Dissect will show you that g fails because it is being applied to between two boxes; not in the domain of *.

Try this:

   +`*/ 1 3 10
31

It's equivalent to

  1 + 3 * 30

Henry Rich

On 2/11/2016 7:05 AM, Linda A Alvord wrote:
Henry, I got a few days behind in email and I can't figure out your line:

f=:,
    g=:,.
    h=:|.
      f`g`h/'cat';'dog';''
┌───┬───┬─┐
│cat│dog│ │
└───┴───┴─┘
f=:+:
    g=:*:
    h=:%:
    f`g`h/3;6;9
    f`g`h/3;6;9
|domain error: g
|       f`g`h/3;6;9

Linda
-----Original Message-----
From: Programming [mailto:[email protected]] On Behalf 
Of Henry Rich
Sent: Tuesday, February 9, 2016 7:44 AM
To: [email protected]
Subject: Re: [Jprogramming] Nested structures. Idioms? Combinators?

Look at

c0`c1`c2/ p0;p1;p2;''

Henry Rich

On 2/9/2016 4:59 AM, Matthew Baulch wrote:
Suppose I wish to construct a complex, non-regular deeply nested structure:
to model some inherently non-linear system. A natural approach (for
me,
anyhow) is to construct a library of combinators, or a domain specific
language, with which to specify the (boxed) structure.
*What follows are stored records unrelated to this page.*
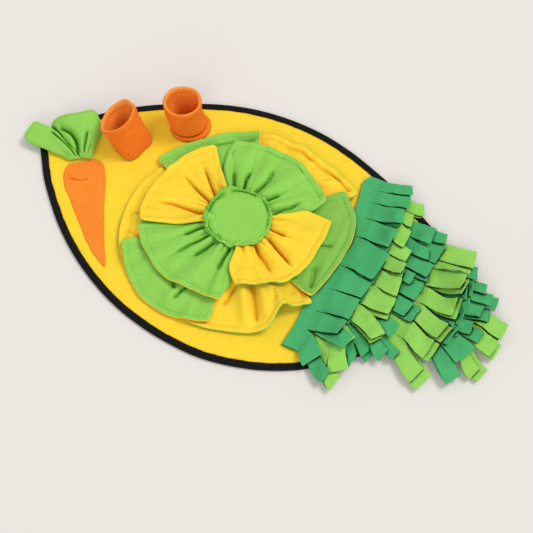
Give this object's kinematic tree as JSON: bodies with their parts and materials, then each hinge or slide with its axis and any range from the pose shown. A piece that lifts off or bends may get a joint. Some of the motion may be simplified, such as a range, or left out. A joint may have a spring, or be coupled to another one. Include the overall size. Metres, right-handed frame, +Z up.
{
  "type": "snuffle mat",
  "caption": "Pointed-oval fleece foraging mat with a layered petal flower, rows of cut fringe, a flat carrot with a gathered top, and open treat cups.",
  "frame": {"origin": "middle of the mat's outline, on its underside", "axes": "+X runs along the mat from the carrot end to the fringed tip, +Y to the long side where the cups stand, +Z up from the floor"},
  "size_m": [0.8092, 0.4388, 0.0755],
  "materials": {
    "mat_fleece": "matt yellow polar fleece",
    "binding_tape": "matt black woven binding tape",
    "petal_yellow": "matt yellow polar fleece, green on the back",
    "petal_green": "matt light green polar fleece, yellow on the back",
    "carrot_fleece": "matt orange polar fleece",
    "cup_fleece": "matt deep orange polar fleece",
    "tuft_fleece": "matt light green polar fleece",
    "fringe_dark": "matt tree green polar fleece",
    "fringe_light": "matt light green polar fleece"
  },
  "bodies": {
    "root": {"mat_base": "mat_fleece", "binding": "binding_tape", "carrot": "carrot_fleece", "carrot_tuft": "tuft_fleece", "cup_left": "cup_fleece", "cup_right": "cup_fleece", "flower_disc": "petal_green", "petal_low_a": "petal_green", "petal_low_b": "petal_yellow", "petal_low_c": "petal_green", "petal_low_d": "petal_yellow", "petal_low_e": "petal_green", "petal_low_f": "petal_yellow", "petal_top_a": "petal_yellow", "petal_top_b": "petal_green", "petal_top_c": "petal_yellow", "petal_top_d": "petal_green", "fringe_row_1": "fringe_dark", "fringe_row_2": "fringe_light", "fringe_row_3": "fringe_dark", "fringe_row_4": "fringe_light", "fringe_row_5": "fringe_dark", "fringe_row_6": "fringe_light"}
  },
  "joints": []
}
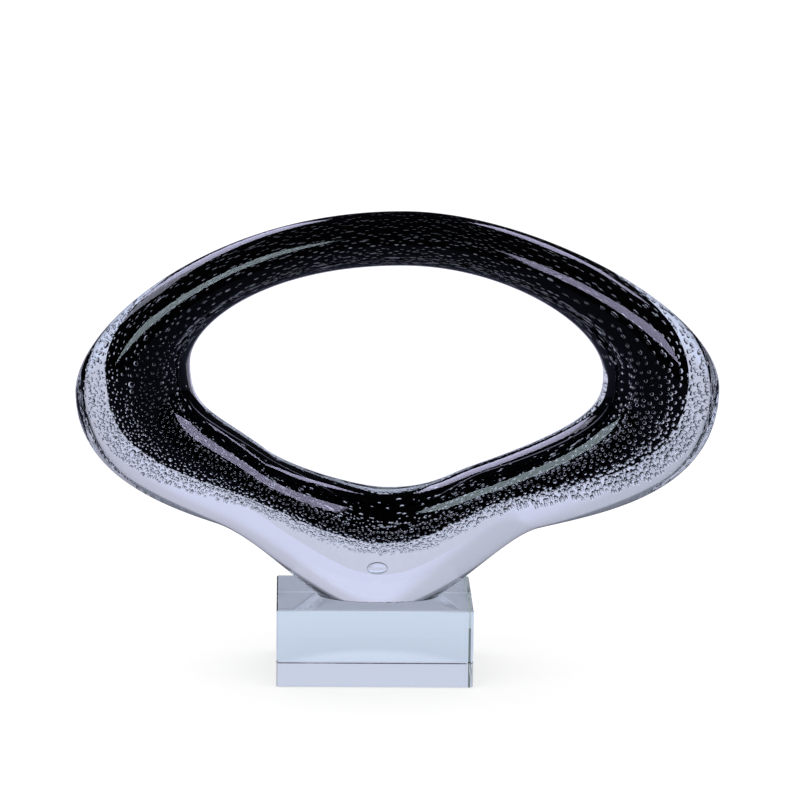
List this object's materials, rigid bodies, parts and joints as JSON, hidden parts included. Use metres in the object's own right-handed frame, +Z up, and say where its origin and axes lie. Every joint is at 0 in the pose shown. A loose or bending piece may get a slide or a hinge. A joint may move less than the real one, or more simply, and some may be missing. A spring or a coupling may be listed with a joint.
{
  "type": "glass ring sculpture",
  "caption": "Wide oval ring of cased art glass, clear over seeded glass and a black core, its ground foot bonded to a clear rectangular block.",
  "frame": {"origin": "middle of the block's underside, on the table", "axes": "+X to the right along the ring's width, +Y to the back along its depth, +Z up"},
  "size_m": [0.3276, 0.07, 0.2394],
  "materials": {
    "block_glass": "polished optical glass",
    "adhesive": "clear cured adhesive",
    "clear_glass": "fire-polished clear glass, faint lavender tint",
    "seeded_glass": "clear glass full of small round and drawn-out bubbles",
    "black_glass": "opaque black glass, seen through the clear layers"
  },
  "bodies": {
    "root": {"crystal_base": "block_glass", "glue_film": "adhesive", "clear_casing": "clear_glass", "bubble_layer": "seeded_glass", "black_core": "black_glass", "hole_lining": "clear_glass"}
  },
  "joints": []
}
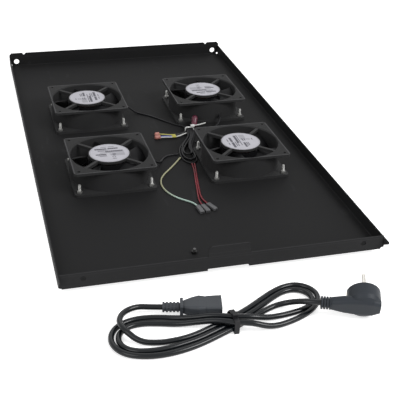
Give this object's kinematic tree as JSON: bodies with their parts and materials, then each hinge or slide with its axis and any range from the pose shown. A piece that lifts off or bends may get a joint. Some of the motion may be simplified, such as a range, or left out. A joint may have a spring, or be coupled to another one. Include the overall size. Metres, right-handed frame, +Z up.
{
  "type": "rack fan tray",
  "caption": "Shallow dark sheet-steel tray for an equipment rack, carrying axial fans over wire finger guards, with their tied harness and a mains lead.",
  "frame": {"origin": "on the floor under the middle of the tray, at the bottom of its bounding box without the mains lead", "axes": "+X to the right across the tray, +Y to the back along its depth, +Z up along the fans' axes"},
  "size_m": [0.425, 0.9098, 0.047],
  "materials": {
    "tray_paint": "dark powder coat, satin",
    "zinc": "zinc-plated steel",
    "lead_black": "black lead insulation",
    "lead_red": "red wire insulation",
    "lead_earth": "green-yellow wire insulation",
    "lead_white": "white wire insulation",
    "lead_blue": "blue wire insulation",
    "lead_yellow": "yellow wire insulation",
    "cap_coral": "coral crimp cap",
    "cap_magenta": "magenta crimp cap",
    "brass_tin": "tinned brass",
    "sleeve_clear": "grey translucent sleeve",
    "tie_white": "white nylon",
    "tie_black": "black nylon",
    "cord_black": "black cord sheath",
    "moulding_black": "black moulded plastic",
    "nickel": "nickel-plated brass",
    "fan_casting": "black die-casting",
    "lamination": "silicon-steel laminations",
    "winding": "enamelled copper",
    "label": "bare foil label",
    "rotor_black": "black moulded rotor",
    "shaft_steel": "ground steel",
    "guard_chrome": "chromed wire"
  },
  "bodies": {
    "tray": {"tray_plate": "tray_paint", "earth_stud": "zinc", "earth_nut": "zinc", "fan_screws": "zinc", "fan_nuts": "zinc", "lead_hank": "lead_black", "supply_lead_1": "lead_red", "supply_lead_2": "lead_red", "earth_lead": "lead_earth", "link_wire_white": "lead_white", "link_wire_blue": "lead_blue", "link_wire_yellow": "lead_yellow", "crimp_caps_coral": "cap_coral", "crimp_cap_magenta": "cap_magenta", "blade_terminals": "brass_tin", "terminal_sleeves": "sleeve_clear", "harness_tie": "tie_white", "power_cord": "cord_black", "connector_housing": "moulding_black", "connector_contacts": "brass_tin", "plug_body": "moulding_black", "plug_pins": "nickel", "plug_earth_clips": "brass_tin", "cord_tie": "tie_black", "fan_frame_1": "fan_casting", "stator_core_1": "lamination", "stator_coil_1": "winding", "fan_label_1": "label", "bearings_1": "shaft_steel", "finger_guard_1": "guard_chrome", "fan_lead_1": "lead_black", "fan_frame_2": "fan_casting", "stator_core_2": "lamination", "stator_coil_2": "winding", "fan_label_2": "label", "bearings_2": "shaft_steel", "finger_guard_2": "guard_chrome", "fan_lead_2": "lead_black", "fan_frame_3": "fan_casting", "stator_core_3": "lamination", "stator_coil_3": "winding", "fan_label_3": "label", "bearings_3": "shaft_steel", "finger_guard_3": "guard_chrome", "fan_lead_3": "lead_black", "fan_frame_4": "fan_casting", "stator_core_4": "lamination", "stator_coil_4": "winding", "fan_label_4": "label", "bearings_4": "shaft_steel", "finger_guard_4": "guard_chrome", "fan_lead_4": "lead_black"},
    "rotor_1": {"rotor_1": "rotor_black", "rotor_shaft_1": "shaft_steel"},
    "rotor_2": {"rotor_2": "rotor_black", "rotor_shaft_2": "shaft_steel"},
    "rotor_3": {"rotor_3": "rotor_black", "rotor_shaft_3": "shaft_steel"},
    "rotor_4": {"rotor_4": "rotor_black", "rotor_shaft_4": "shaft_steel"}
  },
  "joints": [
    {"name": "fan_1_spin", "type": "hinge", "parent": "tray", "child": "rotor_1", "pos_m": [-0.102, -0.10225, 0.025], "axis": [0, 0, 1], "continuous": true},
    {"name": "fan_2_spin", "type": "hinge", "parent": "tray", "child": "rotor_2", "pos_m": [0.102, -0.10225, 0.025], "axis": [0, 0, 1], "continuous": true},
    {"name": "fan_3_spin", "type": "hinge", "parent": "tray", "child": "rotor_3", "pos_m": [-0.102, 0.11475, 0.025], "axis": [0, 0, 1], "continuous": true},
    {"name": "fan_4_spin", "type": "hinge", "parent": "tray", "child": "rotor_4", "pos_m": [0.102, 0.11475, 0.025], "axis": [0, 0, 1], "continuous": true}
  ]
}
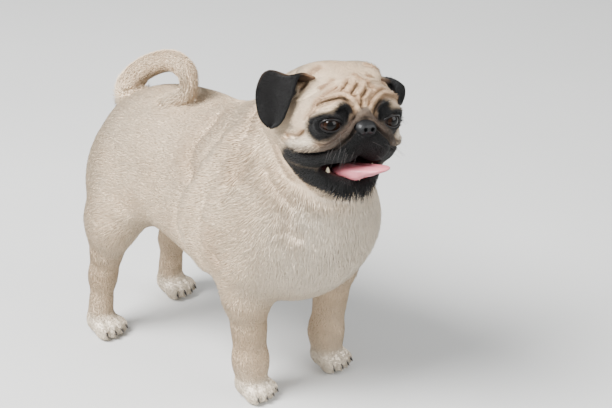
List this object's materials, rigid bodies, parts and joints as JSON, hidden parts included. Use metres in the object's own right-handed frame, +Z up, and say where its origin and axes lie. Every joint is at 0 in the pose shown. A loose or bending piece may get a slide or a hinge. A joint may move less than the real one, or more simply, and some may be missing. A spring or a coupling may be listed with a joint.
{
  "type": "pug dog model",
  "caption": "Still, life-size model of a fawn pug standing with its head turned, its mouth open and its tail curled over its back, for display on a flat floor",
  "frame": {"origin": "on the floor, under the middle of the whole dog's box", "axes": "+X to the dog's front, +Y to its left, +Z up"},
  "size_m": [0.4212, 0.1998, 0.3971],
  "materials": {
    "fawn": "matte",
    "pale": "matte",
    "mask": "matte",
    "ear": "matte",
    "nose": "satin",
    "eye": "gloss",
    "tongue": "satin"
  },
  "bodies": {
    "root": {"ear_left": "ear", "ear_right": "ear", "eye_left": "eye", "eye_right": "eye", "foreleg_left": "fawn", "foreleg_right": "fawn", "front_paw_left": "fawn", "front_paw_right": "fawn", "head": "fawn", "hind_leg_left": "fawn", "hind_leg_right": "fawn", "hind_paw_left": "fawn", "hind_paw_right": "fawn", "lower_jaw": "mask", "neck": "pale", "nose": "nose", "tail_base": "fawn", "tail_tip": "fawn", "thigh_left": "fawn", "thigh_right": "fawn", "tongue": "tongue", "torso": "fawn"}
  },
  "joints": []
}
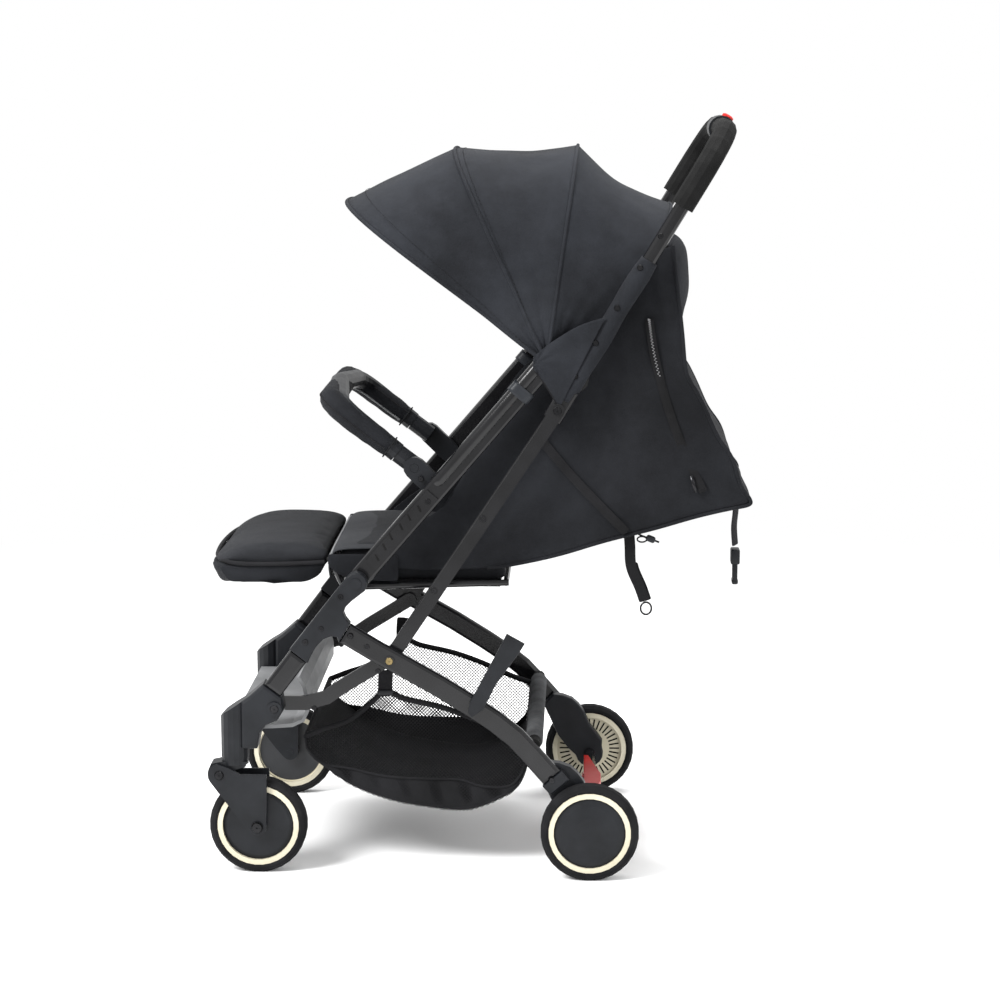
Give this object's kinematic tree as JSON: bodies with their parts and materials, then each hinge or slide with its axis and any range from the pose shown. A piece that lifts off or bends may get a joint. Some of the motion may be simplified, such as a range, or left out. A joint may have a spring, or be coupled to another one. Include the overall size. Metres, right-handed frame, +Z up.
{
  "type": "compact stroller",
  "caption": "Compact folding stroller with a canopy, padded seat and leg rest, belly bar, foam handle, swivelling sprung front casters, a braked rear axle and a mesh basket.",
  "frame": {"origin": "on the floor, midway along the length and on the middle plane", "axes": "+Z up, -X the way the stroller faces, -Y its left side"},
  "size_m": [0.756, 0.487, 1.0438],
  "materials": {
    "tube": "satin black paint",
    "steel": "dull steel",
    "plastic": "fine grained matte",
    "grey_plastic": "light grey matte",
    "ivory": "ivory moulded",
    "red": "semi gloss",
    "tyre": "matte solid foam rubber",
    "foam": "closed-cell foam",
    "fabric": "charcoal woven cloth",
    "mesh": "open mesh with bound edges"
  },
  "bodies": {
    "chassis": {"caster_housing_left": "plastic", "caster_housing_right": "plastic", "y_bracket_left": "plastic", "y_bracket_right": "plastic", "front_leg_left": "tube", "front_leg_right": "tube", "rear_leg_left": "tube", "rear_leg_right": "tube", "brace_left": "tube", "brace_right": "tube", "rear_housing_left": "plastic", "rear_housing_right": "plastic", "rear_crossbar": "foam", "rear_axle": "steel", "footrest_panel": "grey_plastic", "fold_hook": "plastic", "seat_frame": "tube", "seat_board": "fabric", "seat_pad": "fabric", "basket": "mesh"},
    "caster_left": {"caster_yoke_left": "plastic"},
    "caster_right": {"caster_yoke_right": "plastic"},
    "fork_left": {"fork_left": "plastic"},
    "fork_right": {"fork_right": "plastic"},
    "front_wheel_left": {"front_tyre_left": "tyre", "front_rim_left": "ivory", "front_cap_left": "plastic"},
    "front_wheel_right": {"front_tyre_right": "tyre", "front_rim_right": "ivory", "front_cap_right": "plastic"},
    "rear_wheel_left": {"rear_tyre_left": "tyre", "rear_rim_left": "ivory", "rear_cap_left": "plastic"},
    "rear_wheel_right": {"rear_tyre_right": "tyre", "rear_rim_right": "ivory", "rear_cap_right": "plastic"},
    "brake": {"brake_pedal": "red"},
    "leg_rest": {"leg_rest": "fabric"},
    "main_frame": {"main_tube_left": "tube", "main_tube_right": "tube", "belly_socket_left": "plastic", "belly_socket_right": "plastic", "seat_shell": "fabric", "canopy_bow_rear": "steel", "canopy_rear": "fabric", "canopy_top": "fabric"},
    "backrest": {"backrest": "fabric"},
    "struts": {"strut_left": "tube", "strut_right": "tube"},
    "handle": {"handle_tube": "tube", "handle_grip_left": "foam", "handle_grip_right": "foam", "handle_centre": "plastic"},
    "fold_button": {"fold_button": "red"},
    "belly_bar": {"belly_bar": "fabric"},
    "belly_button_left": {"belly_button_left": "plastic"},
    "belly_button_right": {"belly_button_right": "plastic"},
    "canopy_mid": {"canopy_bow_mid": "steel", "canopy_front": "fabric"},
    "canopy_tip": {"canopy_bow_front": "steel"}
  },
  "joints": [
    {"name": "frame_fold", "type": "hinge", "parent": "chassis", "child": "main_frame", "pos_m": [-0.164, 0, 0.412], "axis": [0, 1, 0], "range_deg": [0, 56.4], "deforming": ["seat_pad", "backrest", "seat_shell"]},
    {"name": "handle_fold", "type": "hinge", "parent": "main_frame", "child": "handle", "pos_m": [0.095, 0, 0.713], "axis": [0, 1, 0], "range_deg": [-170.1, 0]},
    {"name": "strut_fold", "type": "hinge", "parent": "chassis", "child": "struts", "pos_m": [-0.119, 0, 0.305], "axis": [0, 1, 0], "range_deg": [0, 42.7]},
    {"name": "canopy_fold", "type": "hinge", "parent": "main_frame", "child": "canopy_mid", "pos_m": [0.095, 0, 0.713], "axis": [0, 1, 0], "range_deg": [0, 28], "deforming": ["canopy_top"]},
    {"name": "visor_fold", "type": "hinge", "parent": "canopy_mid", "child": "canopy_tip", "pos_m": [0.095, 0, 0.713], "axis": [0, 1, 0], "range_deg": [0, 26], "deforming": ["canopy_front"]},
    {"name": "recline", "type": "hinge", "parent": "main_frame", "child": "backrest", "pos_m": [0.056, 0, 0.44], "axis": [0, 1, 0], "range_deg": [0, 16], "deforming": ["seat_shell"]},
    {"name": "leg_rest_tilt", "type": "hinge", "parent": "chassis", "child": "leg_rest", "pos_m": [-0.205, 0, 0.436], "axis": [0, 1, 0], "range_deg": [-60, 0]},
    {"name": "caster_swivel_left", "type": "hinge", "parent": "chassis", "child": "caster_left", "pos_m": [-0.3355, -0.2015, 0.15], "axis": [0, 0, 1], "continuous": true},
    {"name": "caster_swivel_right", "type": "hinge", "parent": "chassis", "child": "caster_right", "pos_m": [-0.3355, 0.2015, 0.15], "axis": [0, 0, 1], "continuous": true},
    {"name": "suspension_left", "type": "hinge", "parent": "caster_left", "child": "fork_left", "pos_m": [-0.356, -0.2015, 0.141], "axis": [0, 1, 0], "range_deg": [-7, 0], "stiffness_Nm_per_rad": 40, "springref_deg": 5.73},
    {"name": "suspension_right", "type": "hinge", "parent": "caster_right", "child": "fork_right", "pos_m": [-0.356, 0.2015, 0.141], "axis": [0, 1, 0], "range_deg": [-7, 0], "stiffness_Nm_per_rad": 40, "springref_deg": 5.73},
    {"name": "front_wheel_spin_left", "type": "hinge", "parent": "fork_left", "child": "front_wheel_left", "pos_m": [-0.304, -0.2015, 0.0675], "axis": [0, 1, 0], "continuous": true},
    {"name": "front_wheel_spin_right", "type": "hinge", "parent": "fork_right", "child": "front_wheel_right", "pos_m": [-0.304, 0.2015, 0.0675], "axis": [0, 1, 0], "continuous": true},
    {"name": "rear_wheel_spin_left", "type": "hinge", "parent": "chassis", "child": "rear_wheel_left", "pos_m": [0.1565, -0.2275, 0.0675], "axis": [0, 1, 0], "continuous": true},
    {"name": "rear_wheel_spin_right", "type": "hinge", "parent": "chassis", "child": "rear_wheel_right", "pos_m": [0.1565, 0.2275, 0.0675], "axis": [0, 1, 0], "continuous": true},
    {"name": "brake_press", "type": "hinge", "parent": "chassis", "child": "brake", "pos_m": [0.1565, 0, 0.0675], "axis": [0, 1, 0], "range_deg": [-15, 0]},
    {"name": "belly_bar_slide", "type": "slide", "parent": "main_frame", "child": "belly_bar", "axis": [-0.7986, 0, 0.6018], "range_m": [0, 0.06]},
    {"name": "belly_button_press_left", "type": "slide", "parent": "main_frame", "child": "belly_button_left", "axis": [0, 1, 0], "range_m": [0, 0.002], "stiffness_N_per_m": 400},
    {"name": "belly_button_press_right", "type": "slide", "parent": "main_frame", "child": "belly_button_right", "axis": [0, -1, 0], "range_m": [0, 0.002], "stiffness_N_per_m": 400},
    {"name": "fold_button_press", "type": "slide", "parent": "handle", "child": "fold_button", "axis": [-0.5165, 0, -0.8563], "range_m": [0, 0.003], "stiffness_N_per_m": 400}
  ],
  "couplings": [
    {"joint": "handle_fold", "follows": "frame_fold", "ratio": -3.0142},
    {"joint": "strut_fold", "follows": "frame_fold", "ratio": 0.7562}
  ]
}
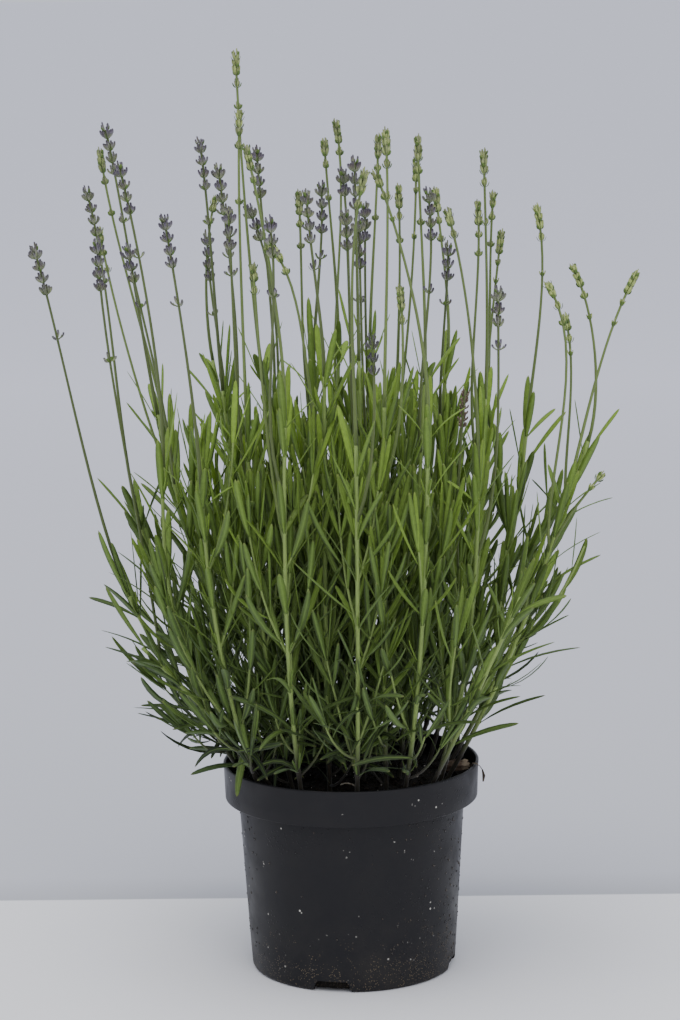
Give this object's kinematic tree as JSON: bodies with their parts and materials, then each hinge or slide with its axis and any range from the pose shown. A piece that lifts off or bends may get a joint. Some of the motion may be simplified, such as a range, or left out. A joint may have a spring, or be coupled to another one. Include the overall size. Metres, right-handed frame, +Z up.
{
  "type": "potted lavender",
  "caption": "Lavender plant with narrow grey-green leaves and violet and green flower spikes on bare stalks, in a black collared nursery pot of soil.",
  "frame": {"origin": "centre of the pot's flat base, on the surface it stands on", "axes": "+Z up along the pot's axis, -Y towards the front, +X to the right seen from the front"},
  "size_m": [0.4177, 0.2843, 0.65],
  "materials": {
    "pot_plastic": "black moulded polypropylene with a soft sheen, dusty near the base",
    "soil_peat": "loose dark peat compost with white perlite grains; fabric stands in for its low density",
    "bark": "rough brown bark",
    "dry_leaf": "dry brown leaf",
    "leaf_green": "soft green leaf and stem, faintly hairy and matt",
    "calyx_violet": "greyish violet felted calyxes"
  },
  "bodies": {
    "root": {"pot": "pot_plastic", "soil": "soil_peat", "bark_chip": "bark", "dry_leaf": "dry_leaf", "shoot_01": "leaf_green", "shoot_02": "leaf_green", "shoot_03": "leaf_green", "shoot_04": "leaf_green", "shoot_05": "leaf_green", "shoot_06": "leaf_green", "shoot_07": "leaf_green", "shoot_08": "leaf_green", "shoot_09": "leaf_green", "shoot_10": "leaf_green", "shoot_11": "leaf_green", "shoot_12": "leaf_green", "shoot_13": "leaf_green", "shoot_14": "leaf_green", "shoot_15": "leaf_green", "shoot_16": "leaf_green", "shoot_17": "leaf_green", "shoot_18": "leaf_green", "shoot_19": "leaf_green", "shoot_20": "leaf_green", "shoot_21": "leaf_green", "shoot_22": "leaf_green", "shoot_23": "leaf_green", "shoot_24": "leaf_green", "shoot_25": "leaf_green", "shoot_26": "leaf_green", "shoot_27": "leaf_green", "shoot_28": "leaf_green", "shoot_29": "leaf_green", "shoot_30": "leaf_green", "shoot_31": "leaf_green", "spike_01": "calyx_violet", "spike_02": "calyx_violet", "spike_03": "calyx_violet", "spike_04": "calyx_violet", "spike_05": "calyx_violet", "spike_06": "calyx_violet", "spike_07": "calyx_violet", "spike_08": "calyx_violet", "spike_09": "calyx_violet", "spike_10": "calyx_violet", "spike_11": "calyx_violet", "spike_12": "calyx_violet", "spike_13": "calyx_violet", "spike_14": "calyx_violet", "spike_15": "calyx_violet", "spike_16": "calyx_violet", "spike_17": "calyx_violet", "spike_18": "calyx_violet", "spike_19": "calyx_violet", "spike_20": "calyx_violet", "spike_21": "calyx_violet", "spike_22": "calyx_violet", "spike_23": "calyx_violet", "spike_24": "calyx_violet", "spike_25": "calyx_violet"}
  },
  "joints": []
}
J rises easily to the task, and before long I'm looking at long
function trains of the form

myStruct =: c0 p0 c1 p1 c2 p2 ... cN pN

where the ci are (combinator) verbs, and the pj are (parameter) nouns.
Nice. Easy.

Only trouble is, N may be large and J prefers such statements to sit
on a single line. Correct? I can split my definition:

msPartA =. .....
msPartB =. .....
.....
msPartX =. .....
myStruct =: msPartA msPartB .... msPartX

though this feels awkward. The most obvious issue is that the PartA,
..., PartX are distracting; unless of course I can find a natural way
of splitting and naming them. Ideally, the parts should be as close to
a comfortable line width as possible. Again, awkward. If myStruct1 and
myStruct2 have the same partitioning scheme but myStruct2 (for
instance) is much larger than myStruct1, there will be many sparsely,
or many overpopulated lines. Awkward too.

I love J. It handles complex regular data so elegantly. How can I
bring similar elegance to irregular data? Can my combinators be
rescued, or should I use another approach?